In May 1886, an estimated 400 000 workers in many parts of the USA went on strike, demanding an eight-hour working day. The strike started peacefully, but on the third day of protests in Chicago there was some violence. The police shot at unarmed workers, killing several of them. The next day there were more protests and someone threw a bomb. Seven police officers and four workers were killed by the bomb or police shooting just after the bomb. The person who threw the bomb was never identified, but eight workers were arrested and seven of them were sentenced to death, and one of them was sent to prison for 15 years. 

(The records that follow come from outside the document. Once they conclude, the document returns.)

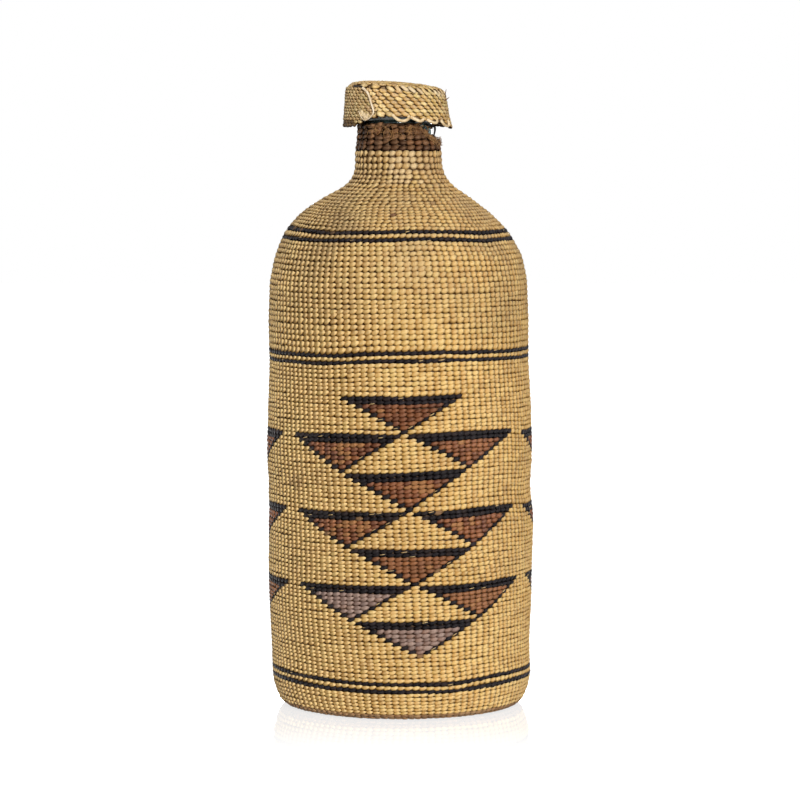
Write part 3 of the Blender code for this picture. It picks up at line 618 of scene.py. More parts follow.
# which piece a stitch of the figured wall belongs to
def figureStitch(course, stitch):
    half = figure["repeat"] // 2
    motif, place = divmod(stitch + half, figure["repeat"])
    place -= half
    row, down = divmod(course, figure["rows"])
    left = figure["rows"] - 1 - down
    for number, side in enumerate((0,) if row % 2 == 0 else (-figure["side"], figure["side"])):
        if abs(place - side) > left:
            continue
        bar = down < figure["bar"]
        edge = 0
        if place - side == left and left and not bar:
            edge = 1
        elif place - side == left - 1 and not bar:
            edge = 2
        black = bar or abs(place - side) == left
        part = "black" if black else f"{1 + row + row // 2 + number:02d}"
        return motif % figure["motifs"] + 1, part, row, side, edge
    return None


def wornHeight(turn):
    return mm * float(lookUp(wornEdge, degreesOf(turn)))


def stitchSize(s):
    radius = np.interp(s, coverOutline["s"], coverOutline["r"])
    size = mm * lookUp(stitchWidths, radius / mm)
    if s > sAtHeight(cover["brownFrom"]):
        size = neckStitch
    elif s < 0.05:
        size = baseStitch
    return radius, size


def neighbours(angles):
    before, after = np.roll(angles, 1), np.roll(angles, -1)
    before[0] -= tau
    after[-1] += tau
    return before, after


# width of a stitch where the cover has this radius, in mm
stitchWidths = ((16.5, 2.40), (17.2, 2.22), (18.2, 2.12), (22, 2.22), (30, 2.36), (47, 2.50), (53, 2.92))
neckStitch, baseStitch = 2.8 * mm, 2.58 * mm


# warps: their angles course by course, starting from the wall and thinned towards base and neck
def layWarps():
    count = cover["warps"]
    flat = [(zone, low, high) for zone in zones for low, high in zone["courses"]]
    figureStart = sAtHeight(figureTops[-1])
    first = next(i for i, (zone, low, high) in enumerate(flat) if low >= figureStart - 1e-6)
    topCourse = first + figure["courses"] - 1
    angles = {}
    base = np.arange(count) * tau / count
    # the wall keeps all its warps
    nodes = [zone["node"] for zone, _, _ in flat]
    wallLow, wallHigh = nodes.index("foot_twining"), nodes.index("shoulder_twining")
    wander = normal(0.0, cover["wander"], count)
    for index in range(wallLow, wallHigh):
        wander = 0.88 * wander + normal(0.0, cover["wander"] * 0.5, count)
        angles[index] = cover["motifTurn"] + cover["lean"] * (topCourse - index) + base + wander
    for order, lean, current in (
        (range(wallLow - 1, -1, -1), cover["lean"], angles[wallLow]),
        (range(wallHigh, len(flat)), -cover["lean"], angles[wallHigh - 1]),
    ):
        for index in order:
            _, low, high = flat[index]
            radius, size = stitchSize(0.5 * (low + high))
            drop = len(current) - max(5, round(tau * radius / size))
            if drop > 0:
                step = len(current) / drop
                lost = np.arange(drop) * step + uniform(0, step) + uniform(-0.25, 0.25, drop) * step
                current = np.delete(current, np.unique(lost.astype(int) % len(current)))
            for _ in range(3):
                current = current + 0.5 * (0.5 * sum(neighbours(current)) - current)
            current = current + lean
            angles[index] = current.copy()
    return flat, angles, topCourse


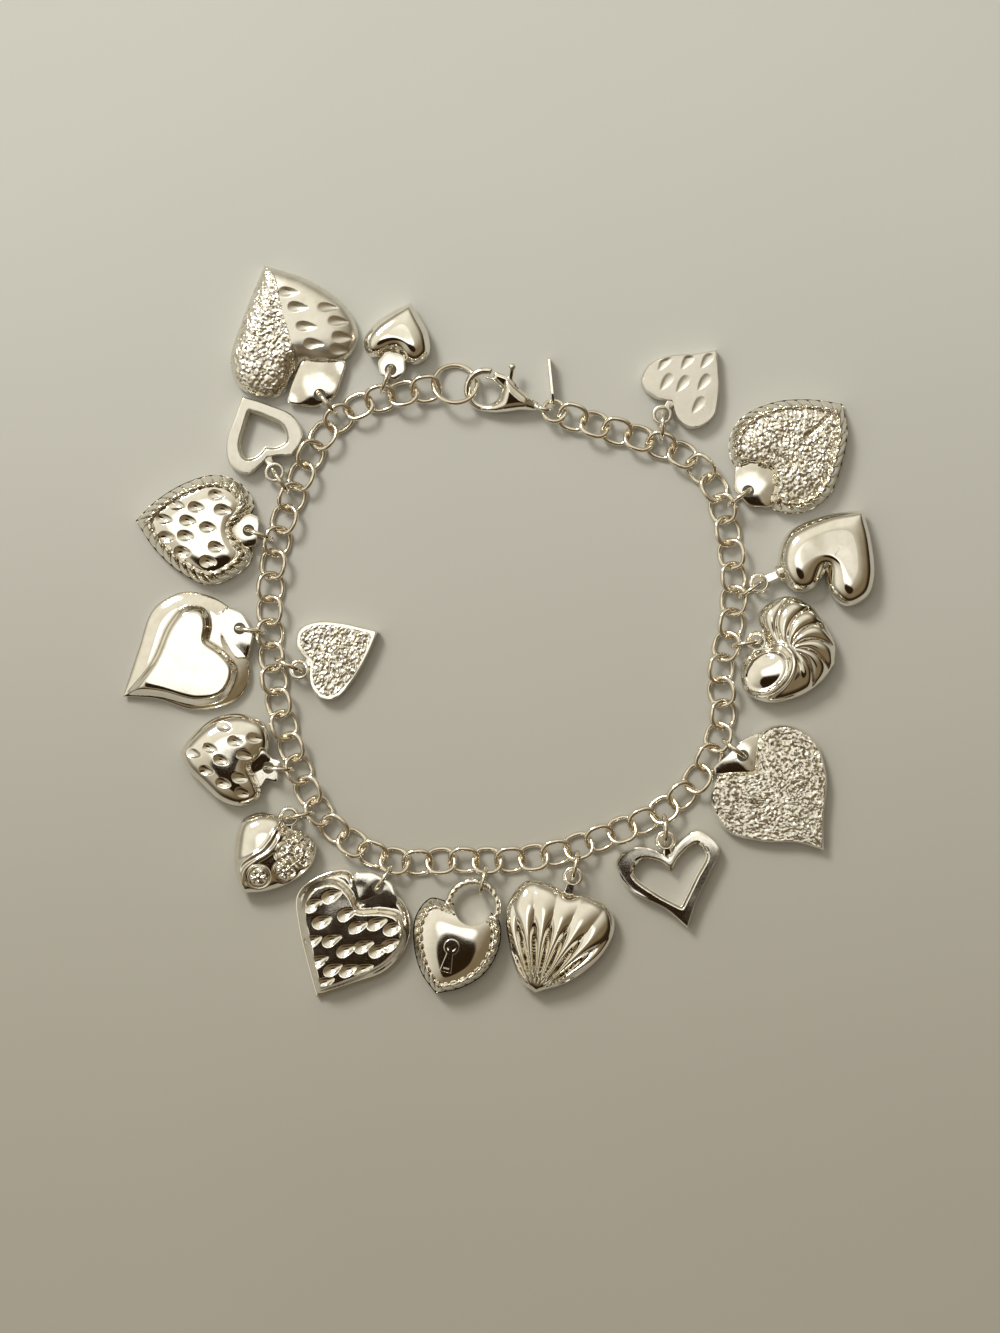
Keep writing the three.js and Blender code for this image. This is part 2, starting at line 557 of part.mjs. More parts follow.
function groove(from, to, charm) {
  const [a, b] = [vec(from), vec(to)];
  const mid = a.clone().add(b).multiplyScalar(0.5);
  const turn = Math.atan2(b.y - a.y, b.x - a.x) / DEG;
  return pit([mid.x, mid.y], a.distanceTo(b) + 0.6, 0.6, 0.4, turn, charm);
}

function tabPlate(charm) {
  const { rim = TAB_RIM, to = charm.notch.map((v, i) => v + (i === 1 ? 1.4 : 0)), half = 1.2 } = charm.tab ?? {};
  const radius = TAB_HOLE + rim;
  const aim = Math.atan2(to[1], to[0]) / DEG;
  const side = new THREE.Vector2(-Math.sin(aim * DEG), Math.cos(aim * DEG)).multiplyScalar(half);
  const outline = [
    ...arcPoints([0, 0], radius, aim + 90, aim + 270, 5),
    [to[0] - side.x, to[1] - side.y],
    [to[0] + side.x, to[1] + side.y],
  ];
  return slab(outline, TAB_THICKNESS, 0).translate(0, 0, TAB_LOW + TAB_THICKNESS / 2);
}

function shackle({ centre, radius, wire, level }) {
  const geometry = hoop({ x: radius, y: radius, wire, around: 16, sides: 6 });
  return geometry.translate(centre[0], centre[1], level);
}

function keyhole({ at, radius, slot, turn, height }, charm) {
  const top = surfaceLevel([at[0], at[1] + slot / 2], charm);
  const outline = (grow) => [
    ...arcPoints([0, 0], radius + grow, 130, -310 + 720 - 360, 8).slice(0, -1),
    [radius * 0.4 + grow, slot + grow],
    [-radius * 0.4 - grow, slot + grow],
  ];
  const plate = slab(outline(0.35), 2, 0).translate(0, 0, top + height - 1);
  const hollow = slab(outline(0), 2, 0).translate(0, 0, top + height);
  return [plate, hollow].map((piece) => solidOf(piece.rotateZ(turn * DEG).translate(at[0], at[1], 0)));
}

function charmSolid(charm) {
  let solid = solidOf(heartBody(charm));
  if (charm.frame) {
    const middle = middleOf(charm);
    const opening = heartOutline(charm).map((p) => middle.clone().lerp(p, charm.frame));
    solid = solid.subtract(solidOf(slab(opening.map((p) => [p.x, p.y]), 12, 0)));
  }
  if (charm.keyhole) {
    const [plate, hollow] = keyhole(charm.keyhole, charm);
    solid = solid.add(plate).subtract(hollow);
  }
  const pits = (charm.dimples ?? []).map((at) => {
    const { length, width, depth, turn } = charm.dimple;
    return pit(at, length, width, depth, turn, charm);
  });
  (charm.grooves ?? []).forEach(([from, to]) => pits.push(groove(from, to, charm)));
  pits.forEach((piece) => {
    solid = solid.subtract(solidOf(piece));
  });
  if (charm.shackle) {
    const { centre, bore } = charm.shackle;
    const hole = rod(bore, -1, 9, 16).translate(centre[0], centre[1], 0);
    return solid.subtract(solidOf(hole)).add(solidOf(shackle(charm.shackle)));
  }
  const room = JUMP_RING_WIRE / 2 + RING_ROOM;
  const passage = box([-room, room], [-HOLE_REACH, 0.9], [-1, 9]).rotateZ(-charm.turn * DEG);
  solid = solid.subtract(solidOf(passage)).add(solidOf(tabPlate(charm)));
  return solid.subtract(solidOf(rod(TAB_HOLE, -1, 9, 10)));
}

// A charm hangs from the link nearest to its station whose side toward it is the raised one.
function placesOf(charm) {
  const wanted = charm.inside ? 1 : 0;
  const at = (charm.station * links.length - 0.5 - wanted) / 2;
  const place = Math.min(links.length - 1, Math.max(0, 2 * Math.round(at) + wanted));
  const link = links[place];
  const out = link.out.clone().multiplyScalar(charm.inside ? -1 : 1);
  return { link, toward: out.applyAxisAngle(UP, charm.swing * DEG) };
}

function jumpRing(charm) {
  const { link, toward } = placesOf(charm);
  const geometry = hoop({
    x: JUMP_RING_RADIUS, y: JUMP_RING_RADIUS, wire: JUMP_RING_WIRE, around: 10, sides: 5, start: 12, phase: 36,
  });
  const lift = (link.centre.z - restLevel) / 2;
  const matrix = new THREE.Matrix4().makeBasis(toward, UP, toward.clone().cross(UP));
  const centre = link.centre.clone().addScaledVector(toward, JUMP_RING_REACH);
  centre.z = JUMP_RING_RADIUS + JUMP_RING_WIRE / 2 + lift;
  return geometry.applyMatrix4(matrix.setPosition(centre));
}

function placeCharm(charm) {
  const { link, toward } = placesOf(charm);
  const hole = link.centre.clone().addScaledVector(toward, HOLE_REACH).setZ(0);
  const heading = Math.atan2(toward.y, toward.x) / DEG + charm.turn - 90;
  return geometryOf(charmSolid(charm)).rotateZ(heading * DEG).translate(hole.x, hole.y, 0);
}

// Assembly

const bracelet = new THREE.Group();
bracelet.name = 'charm_bracelet';

function addPiece(name, geometry, color, roughness) {
  const piece = new THREE.Mesh(geometry, new THREE.MeshStandardMaterial({ color, roughness, metalness: 1 }));
  piece.name = name;
  bracelet.add(piece);
}

addPiece('chain', chain(), 0xd8d6cf, 0.22);
addPiece('end_ring', endRing(), 0xd8d6cf, 0.2);
addPiece('tail_ring', tailRing(), 0xd8d6cf, 0.2);
addPiece('clasp_body', claspBody(), 0xd9d7d0, 0.18);
addPiece('clasp_lever', claspLever(), 0xd9d7d0, 0.2);
addPiece('tag', tag(), 0xd6d4cd, 0.25);
Object.entries(CHARMS).forEach(([name, charm]) => {
  const matt = charm.sections === FLAT && !charm.frame;
  addPiece(`ring_${name}`, jumpRing(charm), 0xd8d6cf, 0.2);
  addPiece(`charm_${name}`, placeCharm(charm), matt ? 0xdbd9d3 : 0xd7d5ce, matt ? 0.5 : 0.2);
});

const bounds = new THREE.Box3().setFromObject(bracelet);
const shift = bounds.getCenter(new THREE.Vector3()).setZ(bounds.min.z).negate();
bracelet.children.forEach((piece) => piece.geometry.translate(shift.x, shift.y, shift.z));

export default bracelet;
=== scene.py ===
import math

import bpy
import numpy as np
from mathutils import Matrix, Vector


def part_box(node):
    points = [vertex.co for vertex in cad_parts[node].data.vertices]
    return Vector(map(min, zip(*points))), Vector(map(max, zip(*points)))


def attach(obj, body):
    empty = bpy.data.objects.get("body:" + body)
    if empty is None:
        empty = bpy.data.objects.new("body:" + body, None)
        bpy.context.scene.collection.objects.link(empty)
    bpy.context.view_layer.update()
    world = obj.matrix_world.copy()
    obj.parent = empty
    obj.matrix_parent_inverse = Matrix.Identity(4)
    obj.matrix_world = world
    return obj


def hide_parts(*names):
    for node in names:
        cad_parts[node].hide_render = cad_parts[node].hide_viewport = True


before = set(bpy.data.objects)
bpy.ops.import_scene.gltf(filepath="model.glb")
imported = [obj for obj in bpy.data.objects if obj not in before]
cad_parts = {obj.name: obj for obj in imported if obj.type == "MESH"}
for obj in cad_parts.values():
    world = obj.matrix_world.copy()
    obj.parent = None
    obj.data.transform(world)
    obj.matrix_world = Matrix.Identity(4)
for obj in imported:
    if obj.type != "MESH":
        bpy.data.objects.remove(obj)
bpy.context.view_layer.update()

MM = 0.001

# Sizes are in millimetres and degrees, as in the solids. A photo place is a pixel of 1000 x 1333.

# Chain
CHAIN_ROUTE = [
    (13.3, 27.1), (19.3, 25.3), (25.0, 23.0), (28.7, 18.7), (30.2, 13.4), (31.1, 6.1),
    (30.6, 0.1), (29.1, -5.9), (29.8, -10.9), (28.3, -15.9), (25.3, -20.9), (20.6, -24.6),
    (14.6, -27.1), (7.9, -29.5), (0.7, -30.6), (-6.7, -30.5), (-13.4, -30.9), (-19.4, -28.5),
    (-23.8, -24.6), (-26.5, -19.3), (-28.9, -12.2), (-30.2, -5.9), (-30.7, 0.7), (-30.5, 6.7),
    (-29.5, 12.7), (-26.7, 20.1), (-23.8, 25.8), (-19.4, 29.7), (-13.4, 31.4),
]
LINK_WIRE = 0.65
LINK_WIDTH = 4.1
LINK_PITCH = 3.1
LINK_ROLL = 26
LINK_BITE = 0.05
LINK_FULLNESS = 0.8
END_LIFT = 0.6
END_LIFT_LINKS = 4

# Rings
RING_GAP = 0.15
TAIL_RING_AT = (7.13, 29.13)
TAIL_RING_RADIUS = 1.5
TAIL_RING_WIRE = 0.6
TAIL_RING_TILT = 20
END_RING_RADIUS = 2.9
END_RING_WIRE = 0.66
END_RING_TILT = 26
END_RING_AXIS = -6
END_RING_RISE = 0.02
JUMP_RING_RADIUS = 1.8
JUMP_RING_WIRE = 0.6
JUMP_RING_REACH = 2.55
RING_SEAM = 1.2

# Clasp
CLASP_HEADING = -15.2
CLASP_LEVEL = 1.6
CLASP_ROLL = 12
EYE_RADIUS = 0.9
EYE_WIRE = 0.64
HOOK_CENTRE = (-8.0, 0.4)
HOOK_BORE = 2.0
HOOK_WIDTH = 0.85
HOOK_FULLNESS = 0.12
HOOK_TIP_ANGLE = 85
CLASP_THICKNESS = 2.6
HOOK_THINNING = 0.34
THINNING_FROM = 5.0
RING_FROM_HOOK = 4.15
SLOT_X = (-6.6, -3.85)
SLOT_Y = (0.3, 3.6)
SLOT_HEIGHT = 1.2
BODY_HALF = 1.4
BODY_TAPER = 2.6
PIVOT = (-5.0, 1.5)
PIN_RADIUS = 0.4
PIN_CLEARANCE = 0.15
LEVER_THICKNESS = 0.9
LEVER_HUB = 0.95
KNOB_AT = (-5.4, 4.2)
KNOB_RADIUS = 0.5

# Tag
TAG_HEADING = 96
TAG_LENGTH = 6.6
TAG_HEIGHT = 2.2
TAG_THICKNESS = 0.4
TAG_HOLE = 0.5
TAG_RIM = 0.35

# Tabs and bails that carry the charms
TAB_LOW = 1.0
TAB_TOP = 1.6
TAB_HOLE = 0.8
TAB_SIDES = 96
BAIL_WIRE = 0.6
HOLE_REACH = 4.05
SLOT_HALF = 0.8
MIDDLE_SHARE = 0.38
HIGHEST = 4.15
OUTLINE_SHARE = 0.994
CORNER_SHARE = 0.45
WAVE_HEIGHT = 0.015
WAVE_LENGTH = 2.6
COARSE_GRAIN = 0.36
FINE_GRAIN = 0.21
TAB_CROWN = 0.27
TAB_RECESS = 0.35
CHARM_SHARP = 38
THROUGH = (-2, 9)
# How much of the tab's outline each ring of its face spans, and how far it drops at the edge
TAB_PROFILE = [
    (1.0, 0.16), (0.985, 0.06), (0.955, 0.01), (0.9, 0), (0.78, 0),
    (0.64, 0), (0.5, 0), (0.36, 0), (0.22, 0), (0.1, 0),
]

# Points round a charm's front, and its rings
FINE_MESH = (320, 74)
RELIEF_MESH = (256, 60)
PLAIN_MESH = (208, 48)
BACK_RINGS = 14

# Silver: its colours, and the sizes of its clouds, scratches and grains
LIGHT_SILVER = (0.93, 0.905, 0.83)
# Painted shade: the chain and rings' silver is darker than the charms' silver, standing in for the shade
# between close links
SHADED_WIRE_SILVER = (0.88, 0.82, 0.70)
SATIN_SILVER = (0.84, 0.82, 0.75)
GLITTER_SILVER = (0.90, 0.87, 0.79)
# Tarnish and painted shade: the dark colour laid where pointiness is low stands for patina and for the shade
# that falls in hollows and grooves
TARNISH_AND_HOLLOW_SHADE = (0.16, 0.11, 0.06)
GLITTER_TARNISH_AND_HOLLOW_SHADE = (0.2, 0.16, 0.1)
WHITE = (1, 1, 1)
CLOUD_TONE = (0.9, 0.88, 0.84)
CLOUD_SCALE = 700
SCRATCH_SCALE = 5200
SCRATCH_DEPTH = 0.02
GRAIN_SCALES = (2900, 5000)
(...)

The events provided a pretext for the arrest of the so-called eight anarchists who were then convicted of murder, with four of them hanged on November 11, 1887. This event, known as The Haymarket Affair, was very important in bringing working people together in the USA.

The Haymarket Affair became an international symbol of the struggle for workers’ rights, and May 1 was chosen to be International Workers’ Day. On this day, socialist parties and trade unions called for workers to demonstrate for the eight-hour day and in favour of a peaceful protest. The eight-hour working day became law for public workers in 1892 in the USA. Since then, workers’ movements all over the world have continued to fight for and win this right.  At the time of the first May Day, 12- and even 16-hour workdays were the norm, leaving the working class with little time for personal chores. The Haymarket affair transformed the date into a class holiday, International Workers’ Day.